По телевизору шли новости, репортаж с похорон известного балетмейстера. Следом давали президента. С театральной дрожью в голосе он выражал соболезнования, ласково поглаживая столешницу дамской ладошкой.
“Наверняка холодной и влажной”. Меня передергивало.
— Не ваши? — Это была уборщица.
Очки напоминали черный иероглиф.
В городе наступала ночь.
В городе наступила ночь, все ярче горели огни. Отраженные в стеклах автомобилей, они затапливали улицу искусственным светом. Пленка этого света покрывала желтым загаром возбужденные лица людей, занимающих места за столиками; подсвечивала кокошники на фасаде театра и пузатые, похожие на самовар, купола храма.
Самым популярным заведением на улице считалась терраса у памятника. Те, кто успел занять места снаружи, давно тянули вино и коктейли. Остальных ставили в “лист ожидания” и рассаживали внутри.
И вот ты садишься, заказываешь. Осматриваешься. Все эти люди, уверен ты, опутаны гигантской паутиной; попали в одну невидимую сеть. То, как нарочито громко они разговаривают, как элегантно, артистично держат приборы — насколько вообще театральны их жесты и слова, — передает возбуждение безнадежно обреченных людей.
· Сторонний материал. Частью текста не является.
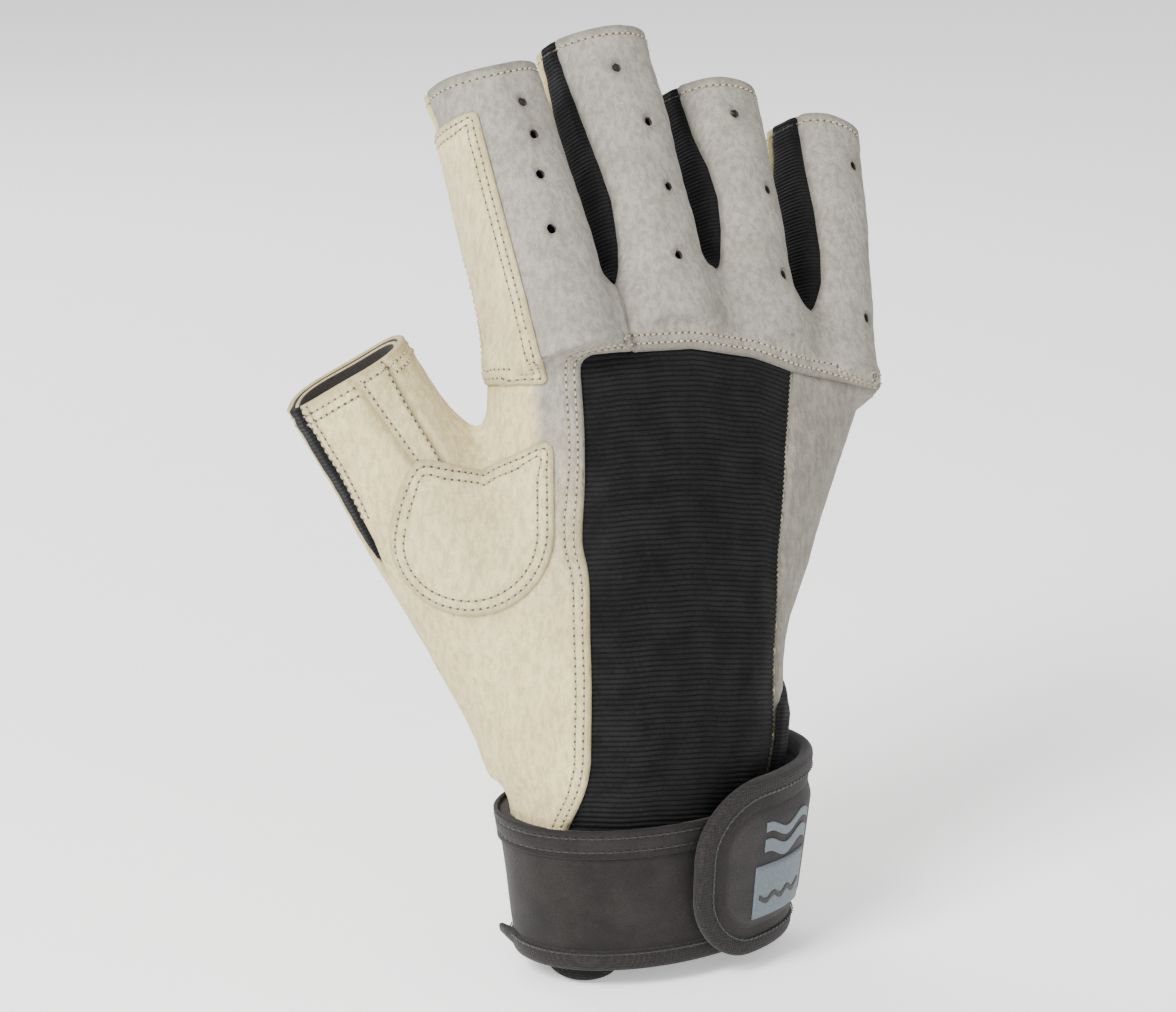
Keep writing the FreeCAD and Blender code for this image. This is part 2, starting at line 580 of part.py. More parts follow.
def make_strap(parts):
    """The closing strap: hook patch, band, edge tape, raised pad and badge, and the anchor sewn to the cuff."""
    hook_in = LOOP_PATCH + MOVING_GAP
    band_in = hook_in + HOOK_PATCH + SEWN_GAP
    band_out = band_in + STRAP
    pad_out = band_out + SEWN_GAP + STRAP_PAD
    parts["hook_patch"] = largest(strap_layer(hook_in, hook_in + HOOK_PATCH, STRAP_PAD_INSET))
    parts["strap_band"] = largest(strap_layer(band_in, band_out, STRAP_EDGE + SEWN_GAP))
    tape = strap_layer(band_in - STRAP_BINDING_PROUD, band_out + STRAP_BINDING_PROUD, 0)
    parts["strap_binding"] = largest(tape.cut(prism_y(strap_outline(STRAP_EDGE), (-FAR, FAR))))
    parts["strap_pad"] = largest(strap_layer(band_out + SEWN_GAP, pad_out, STRAP_PAD_INSET))
    middle = STRAP_LOW_Z + STRAP_HEIGHT / 2
    x = STRAP_END_X + BADGE_INSET_X
    window = block((x, x + BADGE_LENGTH), (-FAR, 0), (middle - BADGE_HALF_HEIGHT, middle + BADGE_HALF_HEIGHT))
    badge = cuff_layer(pad_out + SEWN_GAP, pad_out + SEWN_GAP + BADGE, 0, STRAP_HEIGHT)
    parts["strap_badge"] = largest(badge.common(window).common(strap_side()))

    reach = STRAP_ANCHOR_LENGTH + STRAP_ANCHOR_GAP
    point, normal = strap_hinge()
    radius = point.Length
    start = math.degrees(STRAP_ANCHOR_GAP / radius) + math.degrees(math.atan2(point.y, point.x))
    sweep = math.degrees(STRAP_ANCHOR_LENGTH / radius) * 1.15
    sector = block((0, FAR), (0, FAR), (-FAR, FAR))
    sector.Placement = Placement(Vector(0, 0, 0), Rotation(Vector(0, 0, 1), start))
    beyond = block((0, FAR), (0, FAR), (-FAR, FAR))
    beyond.Placement = Placement(Vector(0, 0, 0), Rotation(Vector(0, 0, 1), start + sweep))
    low = (CUFF_HEIGHT - STRAP_ANCHOR_HEIGHT) / 2
    anchor = cuff_layer(CUFF_TAPE + 2 * SEWN_GAP, CUFF_TAPE + STRAP, low, low + STRAP_ANCHOR_HEIGHT)
    parts["strap_anchor"] = largest(anchor.common(sector).cut(beyond))


def report_joints():
    """Prints the hinge lines, which the record states, in the glove's frame."""
    for name, finger in FINGERS.items():
        place = finger_frame(finger)
        point = place.multVec(finger_hinge(finger))
        axis = place.Rotation.multVec(Vector(-1, 0, 0))
        print("joint", name, [round(v / 1000, 6) for v in point], [round(v, 6) for v in axis])
    place = thumb_frame()
    point = place.multVec(Vector(0, THUMB_HALF_ROOT[1] + MOVING_GAP, 0))
    axis = place.Rotation.multVec(Vector(-1, 0, 0))
    print("joint thumb", [round(v / 1000, 6) for v in point], [round(v, 6) for v in axis])
    point, normal = strap_hinge()
    pin = point + normal * (LOOP_PATCH + MOVING_GAP)
    print("joint strap", [round(v / 1000, 6) for v in pin])


def main():
    parts = {}
    make_hand(parts)
    make_hand_patches(parts)
    make_webs(parts)
    for name, finger in FINGERS.items():
        make_finger(name, finger, parts)
    make_thumb(parts)
    make_cuff(parts)
    make_strap(parts)
    os.makedirs("parts", exist_ok=True)
    for name, shape in sorted(parts.items()):
        print(name, shape.ShapeType, len(shape.Solids), round(shape.Volume, 1), shape.isValid())
        shape.exportStep(f"parts/{name}.step")
    report_joints()


main()
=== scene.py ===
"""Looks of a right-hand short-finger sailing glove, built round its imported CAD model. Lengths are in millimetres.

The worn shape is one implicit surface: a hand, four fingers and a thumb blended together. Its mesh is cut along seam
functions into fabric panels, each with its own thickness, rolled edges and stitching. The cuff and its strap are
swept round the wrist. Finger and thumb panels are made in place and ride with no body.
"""

import json
import logging
import math
from dataclasses import dataclass, field
from enum import Enum
from typing import Callable, Iterable, Optional, Sequence

import bpy
import numpy as np
from mathutils import Matrix, Vector

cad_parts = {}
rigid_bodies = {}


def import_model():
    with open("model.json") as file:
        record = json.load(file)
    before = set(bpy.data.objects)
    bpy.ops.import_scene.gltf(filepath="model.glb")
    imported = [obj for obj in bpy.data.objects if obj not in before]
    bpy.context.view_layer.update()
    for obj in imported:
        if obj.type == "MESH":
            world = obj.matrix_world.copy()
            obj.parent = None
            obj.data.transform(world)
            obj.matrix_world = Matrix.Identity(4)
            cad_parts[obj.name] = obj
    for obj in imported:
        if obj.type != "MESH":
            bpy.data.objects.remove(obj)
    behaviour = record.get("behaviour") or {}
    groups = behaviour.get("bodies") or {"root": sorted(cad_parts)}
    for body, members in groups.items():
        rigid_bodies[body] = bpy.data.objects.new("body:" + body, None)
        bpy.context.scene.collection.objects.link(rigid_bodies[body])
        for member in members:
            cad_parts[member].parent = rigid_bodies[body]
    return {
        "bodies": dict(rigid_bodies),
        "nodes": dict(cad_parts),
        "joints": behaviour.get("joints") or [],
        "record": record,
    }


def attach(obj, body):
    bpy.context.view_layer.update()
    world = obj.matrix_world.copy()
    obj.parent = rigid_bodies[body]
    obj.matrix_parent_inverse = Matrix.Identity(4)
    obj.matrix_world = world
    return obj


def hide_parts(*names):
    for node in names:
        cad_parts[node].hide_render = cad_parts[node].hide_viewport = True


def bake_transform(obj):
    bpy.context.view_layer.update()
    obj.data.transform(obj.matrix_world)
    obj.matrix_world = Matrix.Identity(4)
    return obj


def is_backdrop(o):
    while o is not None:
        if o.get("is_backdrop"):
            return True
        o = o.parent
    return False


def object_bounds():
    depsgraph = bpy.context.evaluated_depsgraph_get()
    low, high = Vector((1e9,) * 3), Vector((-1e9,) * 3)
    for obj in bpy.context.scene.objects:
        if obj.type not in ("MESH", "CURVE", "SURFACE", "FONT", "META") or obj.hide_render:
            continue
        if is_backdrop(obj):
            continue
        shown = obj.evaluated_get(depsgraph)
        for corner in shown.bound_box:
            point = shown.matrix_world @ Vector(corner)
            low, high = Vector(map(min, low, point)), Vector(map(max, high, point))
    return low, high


log = logging.getLogger("glove")

Array = np.ndarray
Scalar = Callable[[Array], Array]
Material = bpy.types.Material

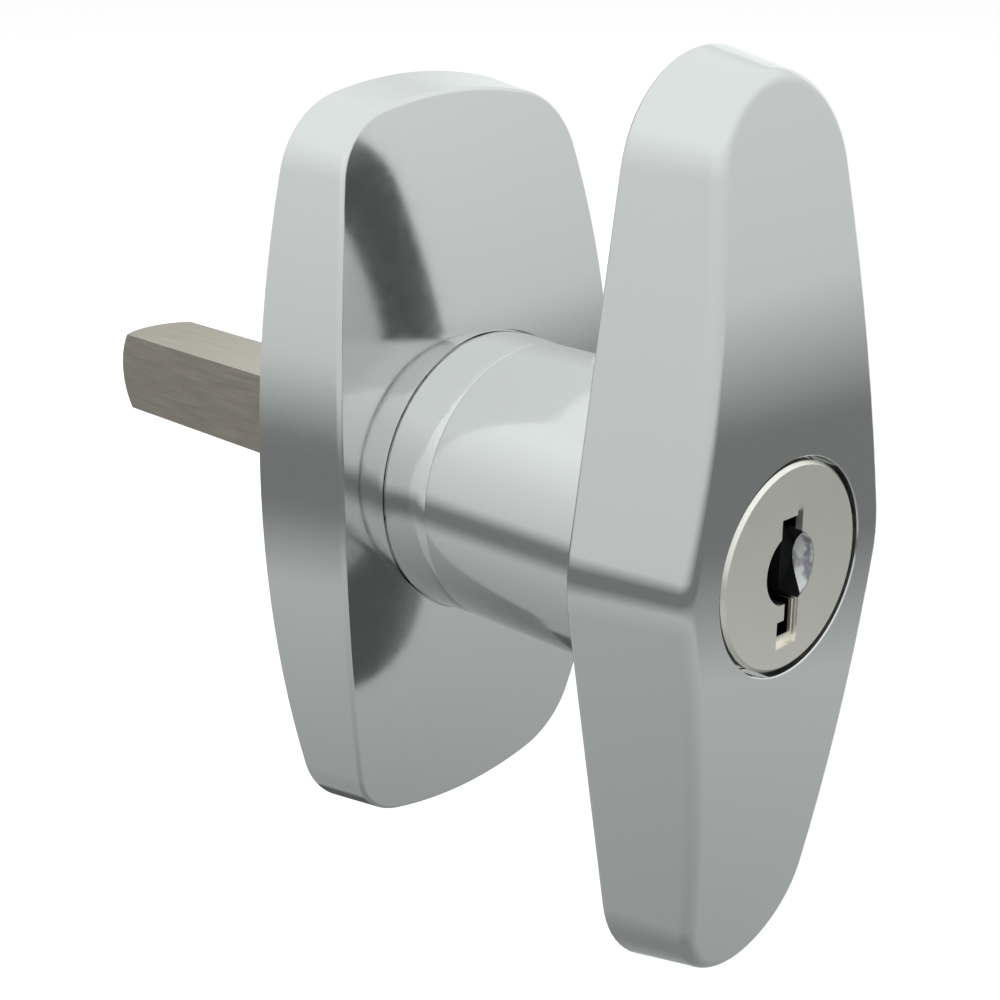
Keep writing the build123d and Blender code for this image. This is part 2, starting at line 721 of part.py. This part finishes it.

“Откуда взялись эти дамы? — спрашивал я себя. — Эти девушки с бронзовыми ляжками? Юноши в рубашках „Pink”? Мотоциклисты? Джентльмены в льняных майках? Кто они? Чем занимаются?”
Люди, сидевшие у памятника, выглядели одинаково. Никакой разницы между депутатом и парикмахером, светской дамой и проституткой не было.
У памятника произошло едва заметное движение, колебание мглы. Сгустилась тень, другая — и от постамента отслоилась склещенная парочка. Незнакомая девушка шептала художнику (я узнал его). Усевшись, он достал блокнот, что-то нарисовал на листке. Та поправила маечку, одними губами прочитала записку — и, улыбнувшись, выставила локти.
Я заметил на локтях ссадины, и мне захотелось оскорбить девушку. Унизить, заставить плакать — чтобы пухлые губы скривились от боли. И я понял, что завидую художнику. Ревную к собственному компаньону.
Что я вообще знал о нем? Кроме того, что он поступил в полиграфический из Средней Азии? В середине девяностых, когда мы выпускали книги по искусству, он сделал нам первую серию — броские, в западном стиле, обложки. Когда гранты давать перестали, мы соскочили на коммерческие издания, и он снова пригодился. Добавив к названию английское publishers , мы взялись за корпоративные альбомы и годовые отчеты. Не брезговали визитками. Смешно и грустно вспоминать, как быстро наши читатели забыли нас. Просто вытерли из памяти то время — как будто ничего, кроме календарей, мы не делали.
Спустя пару лет жена уговорила дать художнику зарплату — в то время конторы вроде нашей плодились как грибы и художников переманивали. К тому же он и по-человечески нас устраивал. В детстве мне обожгли связки, разговаривал я тихо. Мою природную застенчивость и негромкий голос многие принимали за высокомерие и держали за холодного сноба. А художник вел себя открыто, бесцеремонно. Ему удавалось быть деловым и наивным, обаятельным и бестактным.
Клиентам, особенно женщинам бальзаковского возраста, такие типы нравятся.
Скоро я стал брать его на переговоры, иногда посылал одного. А спустя год по совету жены предложил должность директора. Сами мы оформились учредителями.
— Один “Эстерхази”, прошу, котик! — Судя по голосу, девушка капризничала.
— Но мы же договорились… — Баритон.
— Если вставать поздно, то можно… — Она продолжала упрашивать, как ребенок.
Я очнулся, посмотрел через плечо — пара холеных стариков заказывала десерты.